SKLT manages more than 2,850 acres of land in over 165 parcels.

“It is a very large undertaking that substantially improves the public’s awareness as to the ownership, the natural features, history and allowed-uses of each property,” he said.

Southside Community Land Trust received $3,500 to improve communication with immigrant and refugee community gardeners in Providence. This includes hiring interpreters to staff more workshops, translating event flyers and gardening information and installing permanent message boards at three sites in Providence that now display information in English, Spanish, Kirundi, Swahili and Nepali.

“In the past, we expected people to bring a family member to events to interpret, which was limiting because they weren't always available. Now we’re reaching out to our communities in ways that better serve them and demonstrating our commitment to including limited-English proficiency gardeners in all of our programs," said Community Growers Coordinator Andrew Cook.

The University of Rhode Island Library’s Distinctive Collections received $2,800 to prepare one of its women’s collections for access by the public.

“While URI has acquired primary sources related to Rhode Island women regularly since its special collections department was created in 1970s, it has not always prioritized the dissemination of those materials,” said Karen Walton Morse, director of Distinctive Collections.

The funding will support an internship for a graduate student who will work a professional archivist to catalog the collection for use by researchers, educators seeking primary sources for lesson integration, local historians and students.

“This grant will help us to make local women’s history accessible to a wide audience and provide valuable training and experience to a library science student,” she said

The Watch Hill Conservancy received $4,000 to produce films that document the histories of three neighborhoods on the Pawcatuck River. The special project will commemorate the 350th anniversary of the founding of Westerly and The Watch Hill Conservancy’s 20th anniversary.

The films will look at Avondale, formerly Lotteryville, a farming community that once fed the region, but had to be auctioned off to recover the investment of an landowner’s ship lost at sea; the rough and tumble working waterfront of Margin Street; and Watch Hill.

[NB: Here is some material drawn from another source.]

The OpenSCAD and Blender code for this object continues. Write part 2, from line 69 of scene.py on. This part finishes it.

Dubbed “Where the River Meets the Sea,” the series will be produced by Emmy-award winning documentarians – Betty-Jo Cugini and videographer Jim Karpeichik. The films will air on RI PBS and will be distributed to Westerly schools and libraries throughout Rhode Island.

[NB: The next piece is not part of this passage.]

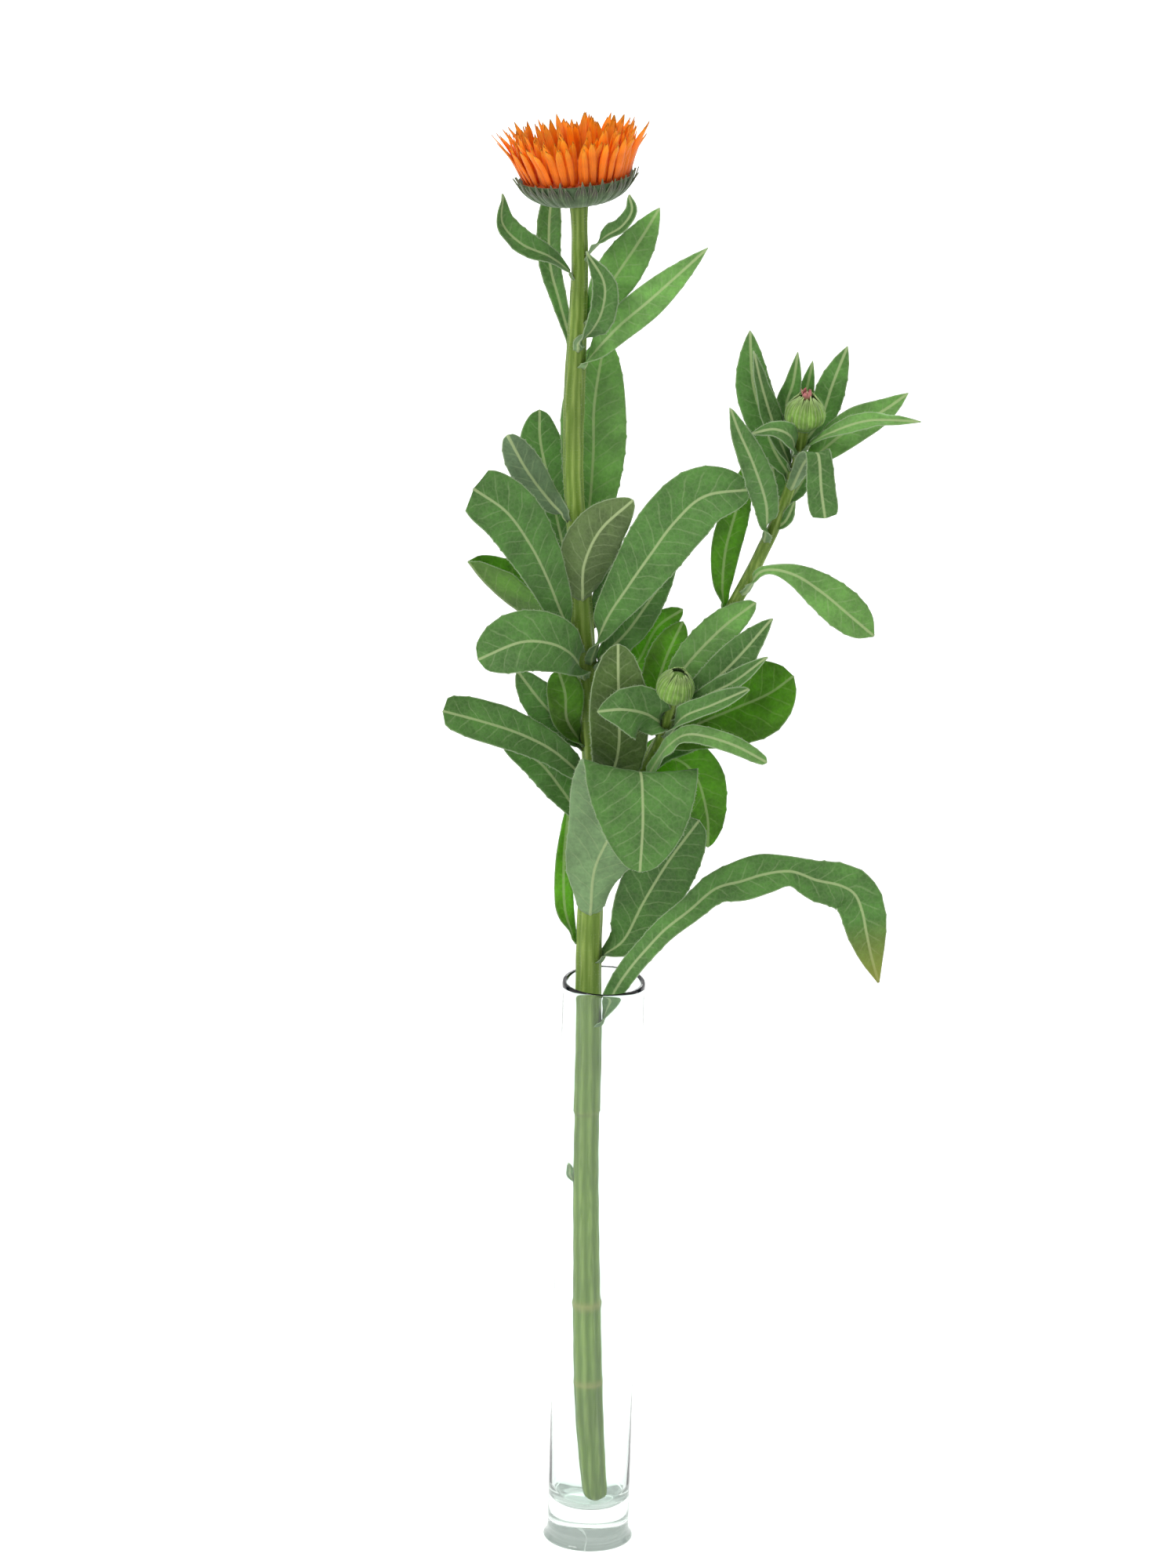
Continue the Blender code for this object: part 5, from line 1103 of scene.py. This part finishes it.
# Studio
def make_floor():
    """A plain pale floor far wider than any view."""
    mesh = bpy.data.meshes.new("studio_floor")
    far = 60.0
    mesh.from_pydata([(-far, -far, 0), (far, -far, 0), (far, far, 0), (-far, far, 0)], [], [(0, 1, 2, 3)])
    floor = bpy.data.objects.new("studio_floor", mesh)
    bpy.context.scene.collection.objects.link(floor)
    nodes = Nodes("pale_floor")
    grain = nodes.noise(3.0, 2.0)
    colour = nodes.blend(nodes.ramp(grain, 0.3, 0.7), linear(246, 247, 247), linear(250, 250, 250))
    skin = nodes.node("BsdfPrincipled", {"Base Color": colour, "Roughness": 0.7, "Specular IOR Level": 0.2})
    mesh.materials.append(nodes.finish(skin.outputs[0]))


def make_card(name, place, size, turn):
    """A dark card that only the glass sees, which draws the thin lines along its walls."""
    wide, tall = size
    mesh = bpy.data.meshes.new(name)
    mesh.from_pydata([(-wide / 2, 0, 0), (wide / 2, 0, 0), (wide / 2, 0, tall), (-wide / 2, 0, tall)], [],
                     [(0, 1, 2, 3)])
    card = bpy.data.objects.new(name, mesh)
    card.location = place
    card.rotation_euler = (0.0, 0.0, turn)
    bpy.context.scene.collection.objects.link(card)
    nodes = Nodes(name)
    skin = nodes.node("BsdfDiffuse", {"Color": linear(70, 84, 92)})
    mesh.materials.append(nodes.finish(skin.outputs[0]))
    card.visible_camera = False
    card.visible_diffuse = False
    card.visible_shadow = False


def make_light(name, place, aim, size, power, colour):
    data = bpy.data.lights.new(name, "AREA")
    data.shape = "RECTANGLE"
    data.size, data.size_y = size
    data.energy = power
    data.color = colour
    light = bpy.data.objects.new(name, data)
    light.location = place
    light.rotation_euler = (Vector(aim) - Vector(place)).to_track_quat("-Z", "Y").to_euler()
    bpy.context.scene.collection.objects.link(light)


def make_studio():
    make_floor()
    for side in (-1, 1):
        make_card(f"dark_card_{'left' if side < 0 else 'right'}", (side * 0.55, 0.25, 0.0), (0.22, 0.9), side * 1.2)
    make_light("key", (-1.6, -1.5, 2.6), (0.0, 0.0, 0.3), (1.2, 1.2), 34.0, (1.0, 0.985, 0.96))
    make_light("back", (0.7, 2.4, 2.2), (0.0, 0.0, 0.3), (2.2, 1.6), 60.0, (0.98, 1.0, 1.0))
    world = bpy.data.worlds.new("studio")
    bpy.context.scene.world = world
    world.use_nodes = True
    tree = world.node_tree
    tree.nodes.clear()
    sky = tree.nodes.new("ShaderNodeBackground")
    sky.inputs["Color"].default_value = (1.0, 1.0, 1.0, 1.0)
    sky.inputs["Strength"].default_value = 0.95
    out = tree.nodes.new("ShaderNodeOutputWorld")
    tree.links.new(sky.outputs[0], out.inputs["Surface"])
    bpy.context.scene.view_settings.view_transform = "Standard"


def make_camera():
    data = bpy.data.cameras.new("photo_camera")
    data.sensor_fit = "VERTICAL"
    data.sensor_height = CAMERA_SENSOR
    data.sensor_width = CAMERA_SENSOR
    data.lens = CAMERA_LENS
    data.clip_end = 100.0
    camera = bpy.data.objects.new("photo_camera", data)
    forward = (CAMERA_AIM - CAMERA_PLACE).normalized()
    right = forward.cross(Vector((0.0, 0.0, 1.0))).normalized()
    up = right.cross(forward)
    rolled_right = math.cos(CAMERA_ROLL) * right - math.sin(CAMERA_ROLL) * up
    rolled_up = math.sin(CAMERA_ROLL) * right + math.cos(CAMERA_ROLL) * up
    turn = Matrix((rolled_right, rolled_up, -forward)).transposed().to_4x4()
    camera.matrix_world = Matrix.Translation(CAMERA_PLACE) @ turn
    bpy.context.scene.collection.objects.link(camera)
    bpy.context.scene.camera = camera


make_camera()
make_studio()
make_vase()
make_stems()
make_leaves()
make_flower()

“The communities along the Pawcatuck River have such interesting but different cultures. The Watch Hill Conservancy is excited it can help document the stories of Avondale, Margin Street and Watch Hill to bring these remarkable histories to the viewers of RI PBS and the children in Westerly schools,” said Deborah Lamm, chair of The Watch Hill Conservancy.

The World War II Foundation in South Kingstown received $4,000 to support public showings of and other educational activities around “D-Day at Pointe du Hoc,” a 50-minute documentary it produced for PBS.

"Herman Rose has been a long-time supporter of the efforts of the World War II Foundation to preserve the personal stories of the World War II. Mr. Rose believes strongly, as we do, that future generations need to grasp to lessons left to us by those who fought and survived the worst conflict known man,” said Tim Gray, executive director.

“We are so grateful that Mr. Rose continues to support, not only our 23 film projects to date, but also our new World War II Global Education Center in South Kingstown, a place where students get an up-close look at the artifacts and hear these incredibly personal stories,” he said.

The R.I. Marine Archeology Project of Newport received $3,500 to support its 2019 Endeavour Excavation Documentary.

The Rhode Island Foundation is the largest and most comprehensive funder of nonprofit organizations in Rhode Island. Working with generous and visionary donors, the Foundation raised $114 million and awarded $52 million in grants to organizations addressing the state’s most pressing issues and needs of diverse communities in 2018. Through leadership, fundraising and grantmaking activities, often in partnership with individuals and organizations, the Foundation is helping Rhode Island reach its true potential.